> **Work to complete**: Please set down exactly the lines of the listing below from the line containing "one_bracket = blade_bracket()" through the line containing "obj.data.transform(world)", both lines included, leaving out all other lines.

*-*-*

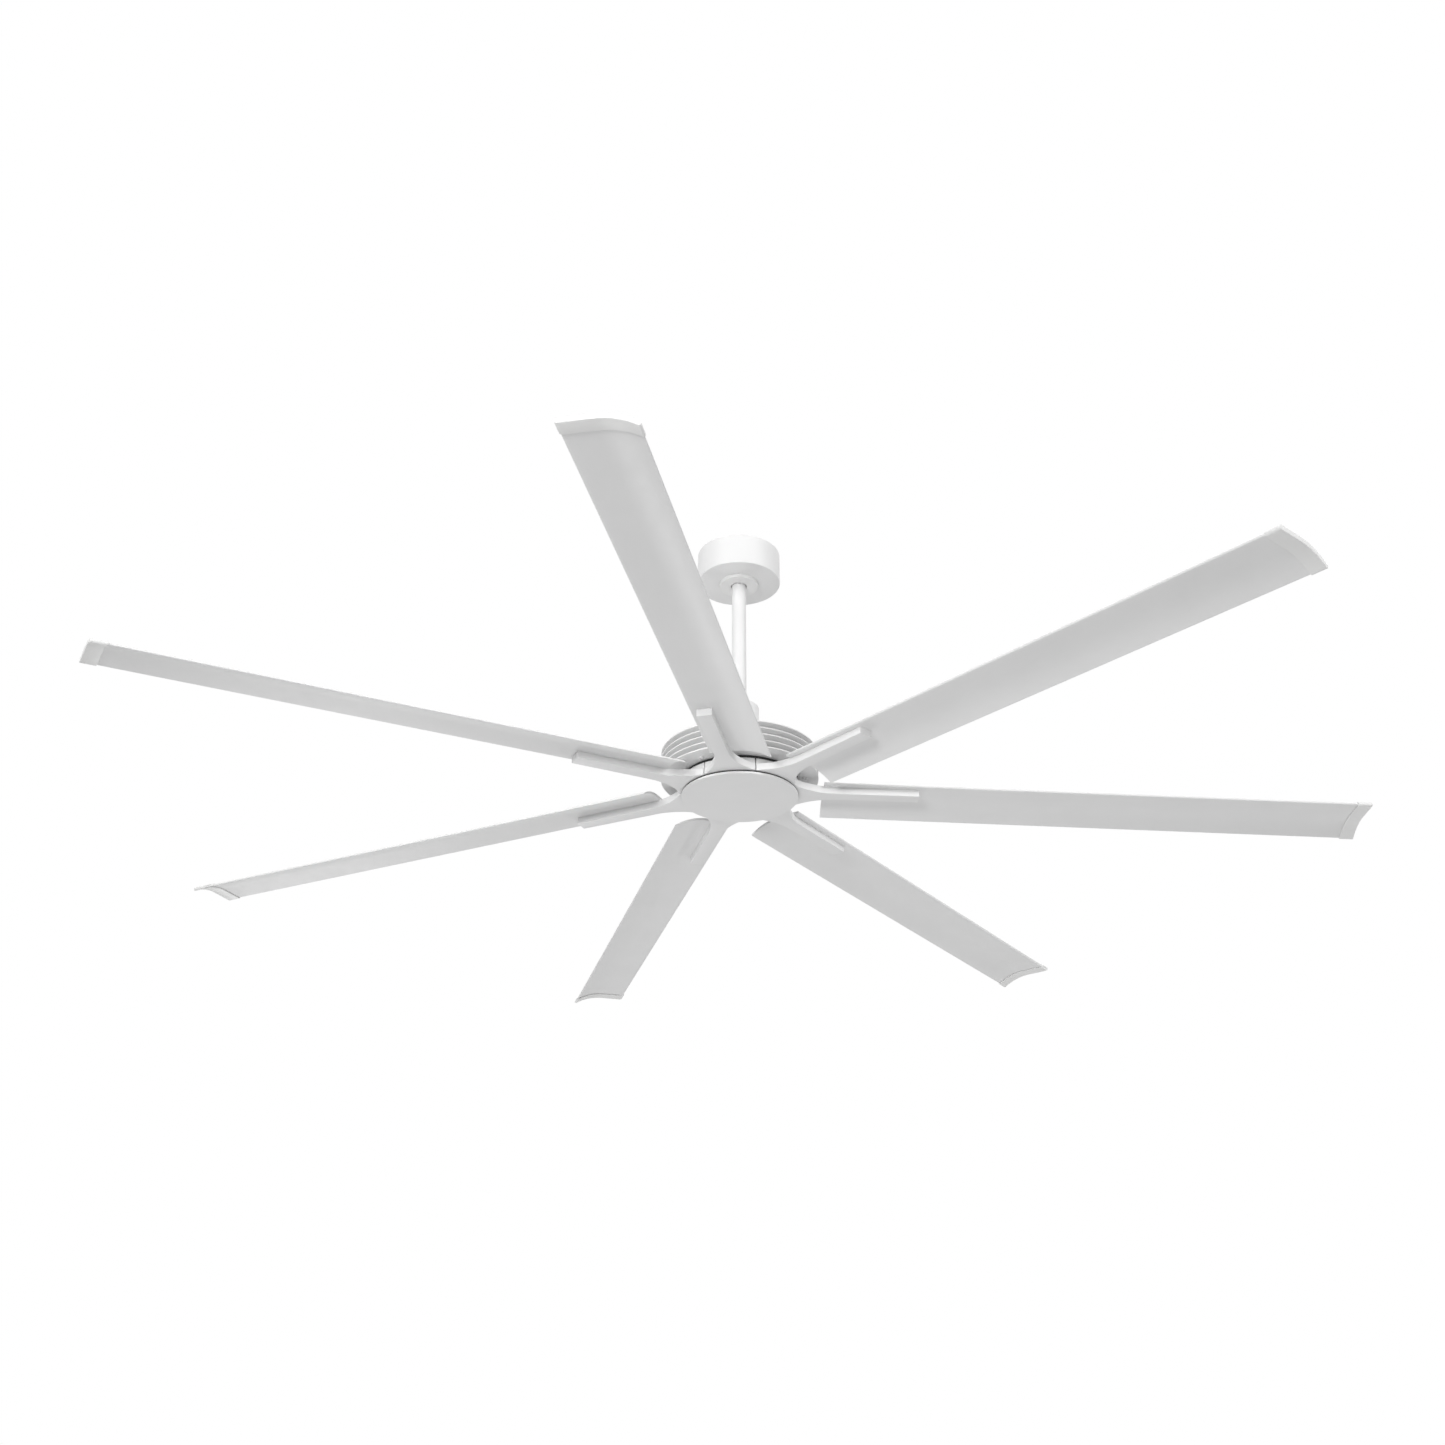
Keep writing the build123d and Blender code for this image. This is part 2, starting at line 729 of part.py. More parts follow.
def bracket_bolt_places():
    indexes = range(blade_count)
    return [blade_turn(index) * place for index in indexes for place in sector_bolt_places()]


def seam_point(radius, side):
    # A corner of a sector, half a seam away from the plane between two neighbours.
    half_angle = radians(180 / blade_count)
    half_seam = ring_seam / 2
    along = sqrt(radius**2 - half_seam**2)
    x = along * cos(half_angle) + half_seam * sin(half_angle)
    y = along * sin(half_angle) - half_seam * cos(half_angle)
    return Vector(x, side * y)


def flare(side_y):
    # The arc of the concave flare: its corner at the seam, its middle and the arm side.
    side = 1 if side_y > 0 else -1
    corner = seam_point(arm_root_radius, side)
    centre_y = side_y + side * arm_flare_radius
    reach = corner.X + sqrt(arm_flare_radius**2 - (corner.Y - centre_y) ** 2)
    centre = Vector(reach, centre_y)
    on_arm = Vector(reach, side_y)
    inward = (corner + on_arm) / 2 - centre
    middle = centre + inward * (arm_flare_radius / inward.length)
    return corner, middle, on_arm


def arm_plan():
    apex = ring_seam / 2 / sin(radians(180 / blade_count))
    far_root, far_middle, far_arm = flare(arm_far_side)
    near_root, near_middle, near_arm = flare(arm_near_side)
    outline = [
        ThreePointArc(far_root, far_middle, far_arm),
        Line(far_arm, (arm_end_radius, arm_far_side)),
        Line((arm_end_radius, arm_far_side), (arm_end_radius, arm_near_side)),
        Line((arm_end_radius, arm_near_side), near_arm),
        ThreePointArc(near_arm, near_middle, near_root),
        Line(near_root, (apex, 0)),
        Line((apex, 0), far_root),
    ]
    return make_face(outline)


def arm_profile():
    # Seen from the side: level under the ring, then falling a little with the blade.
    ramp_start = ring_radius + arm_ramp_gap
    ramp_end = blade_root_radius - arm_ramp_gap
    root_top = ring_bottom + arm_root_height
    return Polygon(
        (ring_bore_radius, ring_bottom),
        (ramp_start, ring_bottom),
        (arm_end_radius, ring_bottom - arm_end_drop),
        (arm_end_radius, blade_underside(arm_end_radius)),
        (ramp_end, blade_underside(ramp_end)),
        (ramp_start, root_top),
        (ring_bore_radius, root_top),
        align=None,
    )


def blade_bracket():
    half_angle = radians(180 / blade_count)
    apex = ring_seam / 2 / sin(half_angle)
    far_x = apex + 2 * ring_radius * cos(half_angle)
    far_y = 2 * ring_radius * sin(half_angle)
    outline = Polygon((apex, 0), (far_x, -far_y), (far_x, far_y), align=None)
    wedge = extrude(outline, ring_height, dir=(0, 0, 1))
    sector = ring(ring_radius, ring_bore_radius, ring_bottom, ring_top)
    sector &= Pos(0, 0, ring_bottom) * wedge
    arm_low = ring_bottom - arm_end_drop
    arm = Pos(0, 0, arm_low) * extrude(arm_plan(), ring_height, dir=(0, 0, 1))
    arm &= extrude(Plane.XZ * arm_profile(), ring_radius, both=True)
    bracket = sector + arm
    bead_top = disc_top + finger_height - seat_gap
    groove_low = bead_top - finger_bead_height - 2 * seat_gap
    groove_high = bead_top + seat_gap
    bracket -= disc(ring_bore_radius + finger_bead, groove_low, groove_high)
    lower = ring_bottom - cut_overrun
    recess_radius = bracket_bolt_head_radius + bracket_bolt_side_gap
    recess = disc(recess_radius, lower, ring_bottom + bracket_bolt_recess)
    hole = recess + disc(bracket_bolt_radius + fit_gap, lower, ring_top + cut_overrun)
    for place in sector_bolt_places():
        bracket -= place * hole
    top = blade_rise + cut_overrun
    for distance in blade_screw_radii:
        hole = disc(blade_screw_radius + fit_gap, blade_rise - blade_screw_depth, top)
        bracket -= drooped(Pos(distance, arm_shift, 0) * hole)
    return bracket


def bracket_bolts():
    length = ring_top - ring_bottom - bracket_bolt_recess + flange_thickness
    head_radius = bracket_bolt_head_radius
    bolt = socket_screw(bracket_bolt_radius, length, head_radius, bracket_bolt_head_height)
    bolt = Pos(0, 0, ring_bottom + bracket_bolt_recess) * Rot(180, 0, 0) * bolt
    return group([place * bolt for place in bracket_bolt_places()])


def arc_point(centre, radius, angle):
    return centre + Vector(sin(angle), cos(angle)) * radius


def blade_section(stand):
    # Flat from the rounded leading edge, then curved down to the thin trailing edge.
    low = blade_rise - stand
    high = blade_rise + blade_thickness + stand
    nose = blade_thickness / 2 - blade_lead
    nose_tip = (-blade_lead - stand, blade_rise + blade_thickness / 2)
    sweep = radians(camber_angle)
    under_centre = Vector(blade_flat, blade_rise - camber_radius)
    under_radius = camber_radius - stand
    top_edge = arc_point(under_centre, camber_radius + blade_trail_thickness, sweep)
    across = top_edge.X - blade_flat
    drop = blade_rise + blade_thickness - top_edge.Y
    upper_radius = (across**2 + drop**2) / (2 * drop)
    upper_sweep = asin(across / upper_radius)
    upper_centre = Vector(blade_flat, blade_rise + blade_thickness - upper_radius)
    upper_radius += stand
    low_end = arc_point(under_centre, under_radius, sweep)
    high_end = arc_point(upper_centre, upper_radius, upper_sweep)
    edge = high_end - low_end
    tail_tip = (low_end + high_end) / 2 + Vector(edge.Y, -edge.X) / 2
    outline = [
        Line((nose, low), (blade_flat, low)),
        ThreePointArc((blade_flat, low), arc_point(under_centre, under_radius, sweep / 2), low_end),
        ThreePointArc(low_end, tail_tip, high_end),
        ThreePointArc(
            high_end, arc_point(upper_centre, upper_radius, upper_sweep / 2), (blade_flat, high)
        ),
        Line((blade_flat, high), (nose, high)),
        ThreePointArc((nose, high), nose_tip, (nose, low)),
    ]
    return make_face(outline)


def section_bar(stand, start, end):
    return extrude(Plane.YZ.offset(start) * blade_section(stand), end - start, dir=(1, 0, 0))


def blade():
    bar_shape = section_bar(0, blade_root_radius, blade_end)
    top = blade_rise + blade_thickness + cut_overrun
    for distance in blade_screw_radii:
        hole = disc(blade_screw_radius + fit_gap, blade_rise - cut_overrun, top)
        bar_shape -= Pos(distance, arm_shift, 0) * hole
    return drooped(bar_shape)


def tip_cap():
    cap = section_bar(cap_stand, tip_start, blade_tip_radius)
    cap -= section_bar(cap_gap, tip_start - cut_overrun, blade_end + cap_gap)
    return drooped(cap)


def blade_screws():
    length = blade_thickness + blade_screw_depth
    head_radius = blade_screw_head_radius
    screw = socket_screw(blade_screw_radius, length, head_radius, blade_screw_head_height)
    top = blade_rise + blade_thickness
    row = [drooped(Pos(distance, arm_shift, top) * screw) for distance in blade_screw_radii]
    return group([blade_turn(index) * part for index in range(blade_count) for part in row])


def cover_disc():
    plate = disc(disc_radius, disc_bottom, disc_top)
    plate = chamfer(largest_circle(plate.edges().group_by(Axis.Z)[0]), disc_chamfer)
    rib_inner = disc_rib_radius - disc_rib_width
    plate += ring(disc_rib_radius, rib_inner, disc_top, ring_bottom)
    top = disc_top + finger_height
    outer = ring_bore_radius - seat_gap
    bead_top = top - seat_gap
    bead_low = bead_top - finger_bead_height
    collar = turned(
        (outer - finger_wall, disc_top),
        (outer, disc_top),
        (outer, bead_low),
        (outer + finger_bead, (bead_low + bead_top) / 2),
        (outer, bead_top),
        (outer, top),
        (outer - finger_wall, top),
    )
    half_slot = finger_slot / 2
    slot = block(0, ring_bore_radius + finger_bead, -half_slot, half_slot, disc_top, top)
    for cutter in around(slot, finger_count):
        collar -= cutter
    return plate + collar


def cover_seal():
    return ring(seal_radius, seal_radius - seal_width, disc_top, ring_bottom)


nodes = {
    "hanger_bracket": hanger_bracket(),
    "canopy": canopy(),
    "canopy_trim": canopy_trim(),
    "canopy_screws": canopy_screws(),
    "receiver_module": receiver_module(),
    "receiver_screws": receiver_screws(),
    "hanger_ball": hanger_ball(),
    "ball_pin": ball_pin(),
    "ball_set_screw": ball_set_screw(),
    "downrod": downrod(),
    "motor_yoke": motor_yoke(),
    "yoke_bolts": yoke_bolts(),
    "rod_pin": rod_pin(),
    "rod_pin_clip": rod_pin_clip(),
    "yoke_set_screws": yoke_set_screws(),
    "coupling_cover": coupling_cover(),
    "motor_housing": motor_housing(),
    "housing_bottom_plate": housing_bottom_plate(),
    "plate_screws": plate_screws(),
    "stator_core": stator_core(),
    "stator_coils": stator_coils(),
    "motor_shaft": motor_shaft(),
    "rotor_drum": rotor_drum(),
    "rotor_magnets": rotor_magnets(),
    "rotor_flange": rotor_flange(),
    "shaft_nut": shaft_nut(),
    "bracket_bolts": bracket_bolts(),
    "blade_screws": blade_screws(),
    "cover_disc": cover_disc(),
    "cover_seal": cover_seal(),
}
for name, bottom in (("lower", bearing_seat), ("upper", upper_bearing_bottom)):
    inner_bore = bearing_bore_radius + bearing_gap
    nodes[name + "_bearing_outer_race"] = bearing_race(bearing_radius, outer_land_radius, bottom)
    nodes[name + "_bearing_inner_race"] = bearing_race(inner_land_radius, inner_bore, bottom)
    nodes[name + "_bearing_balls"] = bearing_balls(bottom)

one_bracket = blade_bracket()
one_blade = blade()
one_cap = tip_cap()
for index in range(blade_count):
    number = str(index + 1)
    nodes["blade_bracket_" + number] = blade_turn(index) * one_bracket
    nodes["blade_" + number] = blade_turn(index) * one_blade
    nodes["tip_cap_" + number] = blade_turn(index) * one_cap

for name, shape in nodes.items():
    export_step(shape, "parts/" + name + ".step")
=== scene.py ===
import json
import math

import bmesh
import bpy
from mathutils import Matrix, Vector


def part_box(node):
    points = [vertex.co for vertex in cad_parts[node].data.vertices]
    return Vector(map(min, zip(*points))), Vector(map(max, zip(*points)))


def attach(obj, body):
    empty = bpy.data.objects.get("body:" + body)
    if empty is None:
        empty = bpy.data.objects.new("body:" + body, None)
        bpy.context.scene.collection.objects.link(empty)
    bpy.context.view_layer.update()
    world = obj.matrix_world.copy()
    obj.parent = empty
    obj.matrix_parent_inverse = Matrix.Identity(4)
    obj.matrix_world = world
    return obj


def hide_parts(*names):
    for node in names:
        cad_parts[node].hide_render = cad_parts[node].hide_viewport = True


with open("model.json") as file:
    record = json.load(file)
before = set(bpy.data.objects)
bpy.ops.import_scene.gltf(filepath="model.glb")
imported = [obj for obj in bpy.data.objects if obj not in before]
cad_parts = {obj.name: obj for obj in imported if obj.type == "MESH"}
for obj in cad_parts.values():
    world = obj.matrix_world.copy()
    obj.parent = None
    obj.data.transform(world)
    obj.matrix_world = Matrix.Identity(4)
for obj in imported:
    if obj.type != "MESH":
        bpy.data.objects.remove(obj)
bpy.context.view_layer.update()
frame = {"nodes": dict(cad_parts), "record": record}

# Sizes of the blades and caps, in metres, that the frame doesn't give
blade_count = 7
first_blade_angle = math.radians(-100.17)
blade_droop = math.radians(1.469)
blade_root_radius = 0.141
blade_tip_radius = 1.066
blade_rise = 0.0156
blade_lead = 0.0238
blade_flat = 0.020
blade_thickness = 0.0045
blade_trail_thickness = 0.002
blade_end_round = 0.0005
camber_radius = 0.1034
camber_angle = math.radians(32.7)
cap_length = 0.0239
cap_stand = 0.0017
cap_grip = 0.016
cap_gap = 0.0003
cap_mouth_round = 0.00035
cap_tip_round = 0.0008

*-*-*

> **Output of the task**:
one_bracket = blade_bracket()
one_blade = blade()
one_cap = tip_cap()
for index in range(blade_count):
    number = str(index + 1)
    nodes["blade_bracket_" + number] = blade_turn(index) * one_bracket
    nodes["blade_" + number] = blade_turn(index) * one_blade
    nodes["tip_cap_" + number] = blade_turn(index) * one_cap

for name, shape in nodes.items():
    export_step(shape, "parts/" + name + ".step")
=== scene.py ===
import json
import math

import bmesh
import bpy
from mathutils import Matrix, Vector


def part_box(node):
    points = [vertex.co for vertex in cad_parts[node].data.vertices]
    return Vector(map(min, zip(*points))), Vector(map(max, zip(*points)))


def attach(obj, body):
    empty = bpy.data.objects.get("body:" + body)
    if empty is None:
        empty = bpy.data.objects.new("body:" + body, None)
        bpy.context.scene.collection.objects.link(empty)
    bpy.context.view_layer.update()
    world = obj.matrix_world.copy()
    obj.parent = empty
    obj.matrix_parent_inverse = Matrix.Identity(4)
    obj.matrix_world = world
    return obj


def hide_parts(*names):
    for node in names:
        cad_parts[node].hide_render = cad_parts[node].hide_viewport = True


with open("model.json") as file:
    record = json.load(file)
before = set(bpy.data.objects)
bpy.ops.import_scene.gltf(filepath="model.glb")
imported = [obj for obj in bpy.data.objects if obj not in before]
cad_parts = {obj.name: obj for obj in imported if obj.type == "MESH"}
for obj in cad_parts.values():
    world = obj.matrix_world.copy()
    obj.parent = None
    obj.data.transform(world)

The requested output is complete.